Material:
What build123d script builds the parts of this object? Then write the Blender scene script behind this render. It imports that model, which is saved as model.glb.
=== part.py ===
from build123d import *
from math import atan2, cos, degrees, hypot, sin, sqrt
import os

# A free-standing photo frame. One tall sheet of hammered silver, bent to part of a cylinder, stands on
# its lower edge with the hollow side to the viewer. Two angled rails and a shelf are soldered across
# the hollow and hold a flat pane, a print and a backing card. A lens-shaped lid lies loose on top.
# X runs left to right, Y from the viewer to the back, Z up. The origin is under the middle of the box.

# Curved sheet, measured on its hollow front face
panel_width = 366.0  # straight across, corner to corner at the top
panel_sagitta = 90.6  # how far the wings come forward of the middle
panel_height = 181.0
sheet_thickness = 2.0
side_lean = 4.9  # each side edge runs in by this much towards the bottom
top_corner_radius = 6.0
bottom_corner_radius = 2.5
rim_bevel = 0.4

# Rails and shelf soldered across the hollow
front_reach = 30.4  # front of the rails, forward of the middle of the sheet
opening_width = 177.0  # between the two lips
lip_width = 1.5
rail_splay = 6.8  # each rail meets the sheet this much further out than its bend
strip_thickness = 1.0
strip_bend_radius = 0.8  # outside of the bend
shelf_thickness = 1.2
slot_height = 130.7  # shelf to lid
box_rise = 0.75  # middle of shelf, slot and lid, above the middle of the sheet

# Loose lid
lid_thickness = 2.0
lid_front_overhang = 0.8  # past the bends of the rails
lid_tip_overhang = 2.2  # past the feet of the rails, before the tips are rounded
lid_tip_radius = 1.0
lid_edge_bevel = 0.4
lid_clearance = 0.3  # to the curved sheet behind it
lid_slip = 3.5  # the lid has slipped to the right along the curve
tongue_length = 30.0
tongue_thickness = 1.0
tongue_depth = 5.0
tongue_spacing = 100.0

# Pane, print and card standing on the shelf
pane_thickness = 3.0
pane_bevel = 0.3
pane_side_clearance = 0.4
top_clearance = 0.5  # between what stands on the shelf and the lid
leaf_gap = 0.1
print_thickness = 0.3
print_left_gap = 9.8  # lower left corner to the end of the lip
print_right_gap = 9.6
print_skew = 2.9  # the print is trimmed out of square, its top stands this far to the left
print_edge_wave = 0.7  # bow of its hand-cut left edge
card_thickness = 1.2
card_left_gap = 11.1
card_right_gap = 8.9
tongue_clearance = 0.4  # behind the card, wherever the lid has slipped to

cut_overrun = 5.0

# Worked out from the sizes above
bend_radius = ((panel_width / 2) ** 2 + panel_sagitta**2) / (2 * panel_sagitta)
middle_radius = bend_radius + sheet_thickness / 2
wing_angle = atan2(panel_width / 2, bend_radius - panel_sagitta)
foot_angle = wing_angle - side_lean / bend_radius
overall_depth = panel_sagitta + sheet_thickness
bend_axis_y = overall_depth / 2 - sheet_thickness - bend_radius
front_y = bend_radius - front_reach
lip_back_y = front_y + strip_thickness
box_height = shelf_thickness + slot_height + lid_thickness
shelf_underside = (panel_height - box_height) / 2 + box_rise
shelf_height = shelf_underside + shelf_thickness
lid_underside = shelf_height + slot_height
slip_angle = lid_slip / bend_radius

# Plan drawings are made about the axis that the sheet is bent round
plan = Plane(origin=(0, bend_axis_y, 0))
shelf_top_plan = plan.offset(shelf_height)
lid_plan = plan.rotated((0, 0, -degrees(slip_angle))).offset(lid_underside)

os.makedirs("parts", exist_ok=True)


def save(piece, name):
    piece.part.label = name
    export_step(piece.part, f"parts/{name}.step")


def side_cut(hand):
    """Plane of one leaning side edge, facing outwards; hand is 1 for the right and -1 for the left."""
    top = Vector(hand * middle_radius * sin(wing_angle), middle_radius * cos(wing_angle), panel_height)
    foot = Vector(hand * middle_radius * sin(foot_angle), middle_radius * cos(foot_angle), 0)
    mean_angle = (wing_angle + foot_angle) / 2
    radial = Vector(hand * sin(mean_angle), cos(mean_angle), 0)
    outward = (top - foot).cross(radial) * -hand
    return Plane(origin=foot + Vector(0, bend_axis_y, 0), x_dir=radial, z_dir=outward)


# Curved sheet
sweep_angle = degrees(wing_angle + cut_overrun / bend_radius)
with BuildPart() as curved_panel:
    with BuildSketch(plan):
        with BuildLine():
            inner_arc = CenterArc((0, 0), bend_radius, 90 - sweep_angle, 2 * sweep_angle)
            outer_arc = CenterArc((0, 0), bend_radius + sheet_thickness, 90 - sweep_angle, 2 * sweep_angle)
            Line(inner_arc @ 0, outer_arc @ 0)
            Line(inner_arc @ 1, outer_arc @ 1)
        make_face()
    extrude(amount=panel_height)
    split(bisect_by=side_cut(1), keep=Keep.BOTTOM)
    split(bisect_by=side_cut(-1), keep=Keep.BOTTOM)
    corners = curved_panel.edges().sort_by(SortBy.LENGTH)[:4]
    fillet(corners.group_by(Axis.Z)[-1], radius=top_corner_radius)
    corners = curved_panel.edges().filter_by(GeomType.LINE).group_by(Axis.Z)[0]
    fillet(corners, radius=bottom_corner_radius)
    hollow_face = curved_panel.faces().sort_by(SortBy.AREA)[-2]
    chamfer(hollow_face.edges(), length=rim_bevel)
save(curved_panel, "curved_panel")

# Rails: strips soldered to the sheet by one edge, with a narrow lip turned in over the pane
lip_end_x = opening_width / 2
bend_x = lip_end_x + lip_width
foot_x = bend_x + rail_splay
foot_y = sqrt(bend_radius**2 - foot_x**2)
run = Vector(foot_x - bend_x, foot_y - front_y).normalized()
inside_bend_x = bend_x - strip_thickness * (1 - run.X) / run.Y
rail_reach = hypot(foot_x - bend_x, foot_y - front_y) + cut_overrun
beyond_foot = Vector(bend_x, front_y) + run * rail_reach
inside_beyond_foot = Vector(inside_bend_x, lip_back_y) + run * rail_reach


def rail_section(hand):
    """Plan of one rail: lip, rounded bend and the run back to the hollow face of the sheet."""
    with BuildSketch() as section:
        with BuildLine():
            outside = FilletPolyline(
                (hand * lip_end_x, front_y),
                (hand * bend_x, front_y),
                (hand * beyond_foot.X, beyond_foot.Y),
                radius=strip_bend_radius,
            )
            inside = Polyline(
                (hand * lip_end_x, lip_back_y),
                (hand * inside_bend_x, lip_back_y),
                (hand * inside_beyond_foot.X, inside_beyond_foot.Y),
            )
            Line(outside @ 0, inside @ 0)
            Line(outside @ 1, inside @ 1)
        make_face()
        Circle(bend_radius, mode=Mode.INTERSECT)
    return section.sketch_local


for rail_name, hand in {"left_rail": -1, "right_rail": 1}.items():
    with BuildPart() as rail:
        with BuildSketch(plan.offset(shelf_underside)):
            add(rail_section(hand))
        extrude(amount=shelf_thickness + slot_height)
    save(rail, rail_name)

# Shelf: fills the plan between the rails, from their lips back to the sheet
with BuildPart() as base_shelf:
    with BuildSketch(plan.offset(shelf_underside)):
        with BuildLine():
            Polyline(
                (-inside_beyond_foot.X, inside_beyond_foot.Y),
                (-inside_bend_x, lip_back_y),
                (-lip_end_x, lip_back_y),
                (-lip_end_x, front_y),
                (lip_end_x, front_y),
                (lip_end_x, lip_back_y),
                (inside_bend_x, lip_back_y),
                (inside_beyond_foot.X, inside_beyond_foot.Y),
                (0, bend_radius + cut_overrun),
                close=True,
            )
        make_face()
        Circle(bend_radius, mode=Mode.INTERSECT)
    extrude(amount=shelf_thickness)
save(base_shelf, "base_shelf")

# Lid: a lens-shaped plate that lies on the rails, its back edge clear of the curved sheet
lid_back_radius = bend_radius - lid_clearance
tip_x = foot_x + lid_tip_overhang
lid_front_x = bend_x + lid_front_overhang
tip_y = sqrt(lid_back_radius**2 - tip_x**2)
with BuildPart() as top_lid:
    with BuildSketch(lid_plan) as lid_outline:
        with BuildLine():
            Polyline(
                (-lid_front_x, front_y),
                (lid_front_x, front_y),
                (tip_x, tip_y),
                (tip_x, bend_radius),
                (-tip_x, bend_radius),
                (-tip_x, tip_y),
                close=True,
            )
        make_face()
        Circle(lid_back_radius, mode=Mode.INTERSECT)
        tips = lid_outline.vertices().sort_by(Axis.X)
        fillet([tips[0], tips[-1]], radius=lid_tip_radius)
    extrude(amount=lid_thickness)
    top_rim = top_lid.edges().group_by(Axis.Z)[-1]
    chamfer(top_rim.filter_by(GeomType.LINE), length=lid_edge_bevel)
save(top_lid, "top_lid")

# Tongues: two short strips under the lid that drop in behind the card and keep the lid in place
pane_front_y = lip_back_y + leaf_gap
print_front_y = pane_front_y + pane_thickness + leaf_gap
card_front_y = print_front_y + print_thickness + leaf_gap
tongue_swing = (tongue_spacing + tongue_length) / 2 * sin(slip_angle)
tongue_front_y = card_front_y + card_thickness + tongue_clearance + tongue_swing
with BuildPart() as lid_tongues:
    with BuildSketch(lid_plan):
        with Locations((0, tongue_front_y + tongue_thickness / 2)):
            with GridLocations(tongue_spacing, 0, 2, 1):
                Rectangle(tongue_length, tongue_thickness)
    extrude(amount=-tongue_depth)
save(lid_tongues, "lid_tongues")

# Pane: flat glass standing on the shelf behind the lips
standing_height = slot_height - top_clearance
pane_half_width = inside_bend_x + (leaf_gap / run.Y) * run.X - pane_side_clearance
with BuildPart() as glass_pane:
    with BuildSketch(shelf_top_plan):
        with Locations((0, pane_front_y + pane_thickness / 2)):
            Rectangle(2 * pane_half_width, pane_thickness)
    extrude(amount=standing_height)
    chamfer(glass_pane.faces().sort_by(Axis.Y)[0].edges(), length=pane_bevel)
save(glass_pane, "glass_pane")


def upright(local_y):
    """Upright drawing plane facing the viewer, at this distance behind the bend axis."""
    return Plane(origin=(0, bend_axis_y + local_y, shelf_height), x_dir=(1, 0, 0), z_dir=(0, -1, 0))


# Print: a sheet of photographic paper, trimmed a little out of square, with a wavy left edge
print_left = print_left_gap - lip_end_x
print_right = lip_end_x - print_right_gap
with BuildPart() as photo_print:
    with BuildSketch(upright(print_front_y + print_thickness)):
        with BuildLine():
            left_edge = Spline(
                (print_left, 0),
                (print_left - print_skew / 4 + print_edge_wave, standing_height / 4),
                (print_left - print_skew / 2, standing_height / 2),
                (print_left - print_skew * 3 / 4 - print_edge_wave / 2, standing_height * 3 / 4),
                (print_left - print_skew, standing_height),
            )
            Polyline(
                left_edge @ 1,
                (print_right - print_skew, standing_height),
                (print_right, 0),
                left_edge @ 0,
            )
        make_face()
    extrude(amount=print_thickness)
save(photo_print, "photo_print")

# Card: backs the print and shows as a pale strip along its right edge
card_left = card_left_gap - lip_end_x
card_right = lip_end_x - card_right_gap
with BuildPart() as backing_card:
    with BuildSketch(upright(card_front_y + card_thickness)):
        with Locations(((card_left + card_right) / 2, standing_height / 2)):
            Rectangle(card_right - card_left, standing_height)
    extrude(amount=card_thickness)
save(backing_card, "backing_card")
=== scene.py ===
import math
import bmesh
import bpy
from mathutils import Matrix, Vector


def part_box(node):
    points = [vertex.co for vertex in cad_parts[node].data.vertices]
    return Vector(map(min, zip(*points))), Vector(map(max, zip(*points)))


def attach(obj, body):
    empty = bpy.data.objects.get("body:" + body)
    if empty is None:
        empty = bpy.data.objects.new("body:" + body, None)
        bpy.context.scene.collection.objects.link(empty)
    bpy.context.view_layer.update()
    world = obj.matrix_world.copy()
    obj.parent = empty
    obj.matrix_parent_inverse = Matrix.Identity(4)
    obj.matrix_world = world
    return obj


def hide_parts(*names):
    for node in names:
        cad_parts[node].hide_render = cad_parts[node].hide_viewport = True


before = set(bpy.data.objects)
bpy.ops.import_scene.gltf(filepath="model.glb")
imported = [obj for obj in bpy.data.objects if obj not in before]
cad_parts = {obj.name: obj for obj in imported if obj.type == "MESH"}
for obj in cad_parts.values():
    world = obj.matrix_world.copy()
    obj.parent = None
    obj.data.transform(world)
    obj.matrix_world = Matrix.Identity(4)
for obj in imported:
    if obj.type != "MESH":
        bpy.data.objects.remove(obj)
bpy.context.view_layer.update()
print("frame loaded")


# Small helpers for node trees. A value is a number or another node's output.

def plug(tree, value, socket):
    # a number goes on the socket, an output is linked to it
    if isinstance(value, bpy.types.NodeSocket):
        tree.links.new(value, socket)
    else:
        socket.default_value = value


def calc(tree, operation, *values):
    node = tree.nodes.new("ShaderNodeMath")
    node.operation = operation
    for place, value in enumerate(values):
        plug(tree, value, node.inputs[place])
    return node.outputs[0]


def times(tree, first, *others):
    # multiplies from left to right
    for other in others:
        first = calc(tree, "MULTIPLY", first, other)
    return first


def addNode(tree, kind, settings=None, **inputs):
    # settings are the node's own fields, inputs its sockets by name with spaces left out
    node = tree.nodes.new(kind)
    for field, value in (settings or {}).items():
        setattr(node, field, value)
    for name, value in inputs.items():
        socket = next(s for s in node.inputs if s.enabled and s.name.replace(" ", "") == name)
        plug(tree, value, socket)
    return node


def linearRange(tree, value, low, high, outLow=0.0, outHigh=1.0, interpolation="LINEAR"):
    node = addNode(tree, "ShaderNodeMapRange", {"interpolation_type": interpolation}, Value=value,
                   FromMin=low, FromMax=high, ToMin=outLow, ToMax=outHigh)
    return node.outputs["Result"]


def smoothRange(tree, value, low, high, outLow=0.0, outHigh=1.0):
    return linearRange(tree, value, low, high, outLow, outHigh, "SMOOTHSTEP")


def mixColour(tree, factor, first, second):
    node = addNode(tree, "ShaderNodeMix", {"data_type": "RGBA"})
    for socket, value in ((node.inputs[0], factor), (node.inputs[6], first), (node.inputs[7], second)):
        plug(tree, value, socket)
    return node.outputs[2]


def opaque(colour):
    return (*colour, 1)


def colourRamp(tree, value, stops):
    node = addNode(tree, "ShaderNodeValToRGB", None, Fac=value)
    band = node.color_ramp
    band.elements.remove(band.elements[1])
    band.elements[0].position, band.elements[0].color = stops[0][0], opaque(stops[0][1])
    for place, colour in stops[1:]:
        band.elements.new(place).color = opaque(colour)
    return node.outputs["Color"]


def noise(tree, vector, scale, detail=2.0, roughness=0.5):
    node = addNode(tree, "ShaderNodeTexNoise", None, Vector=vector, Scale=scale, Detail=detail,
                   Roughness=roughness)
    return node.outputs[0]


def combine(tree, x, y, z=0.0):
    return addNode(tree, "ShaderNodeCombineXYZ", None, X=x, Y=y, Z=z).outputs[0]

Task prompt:
Extract the lines from the line with "# Card: backs" through the line with "obj.parent = None". Keep both of those lines, copy everything exactly, and add nothing.

Exercise response:
# Card: backs the print and shows as a pale strip along its right edge
card_left = card_left_gap - lip_end_x
card_right = lip_end_x - card_right_gap
with BuildPart() as backing_card:
    with BuildSketch(upright(card_front_y + card_thickness)):
        with Locations(((card_left + card_right) / 2, standing_height / 2)):
            Rectangle(card_right - card_left, standing_height)
    extrude(amount=card_thickness)
save(backing_card, "backing_card")
=== scene.py ===
import math
import bmesh
import bpy
from mathutils import Matrix, Vector


def part_box(node):
    points = [vertex.co for vertex in cad_parts[node].data.vertices]
    return Vector(map(min, zip(*points))), Vector(map(max, zip(*points)))


def attach(obj, body):
    empty = bpy.data.objects.get("body:" + body)
    if empty is None:
        empty = bpy.data.objects.new("body:" + body, None)
        bpy.context.scene.collection.objects.link(empty)
    bpy.context.view_layer.update()
    world = obj.matrix_world.copy()
    obj.parent = empty
    obj.matrix_parent_inverse = Matrix.Identity(4)
    obj.matrix_world = world
    return obj


def hide_parts(*names):
    for node in names:
        cad_parts[node].hide_render = cad_parts[node].hide_viewport = True


before = set(bpy.data.objects)
bpy.ops.import_scene.gltf(filepath="model.glb")
imported = [obj for obj in bpy.data.objects if obj not in before]
cad_parts = {obj.name: obj for obj in imported if obj.type == "MESH"}
for obj in cad_parts.values():
    world = obj.matrix_world.copy()
    obj.parent = None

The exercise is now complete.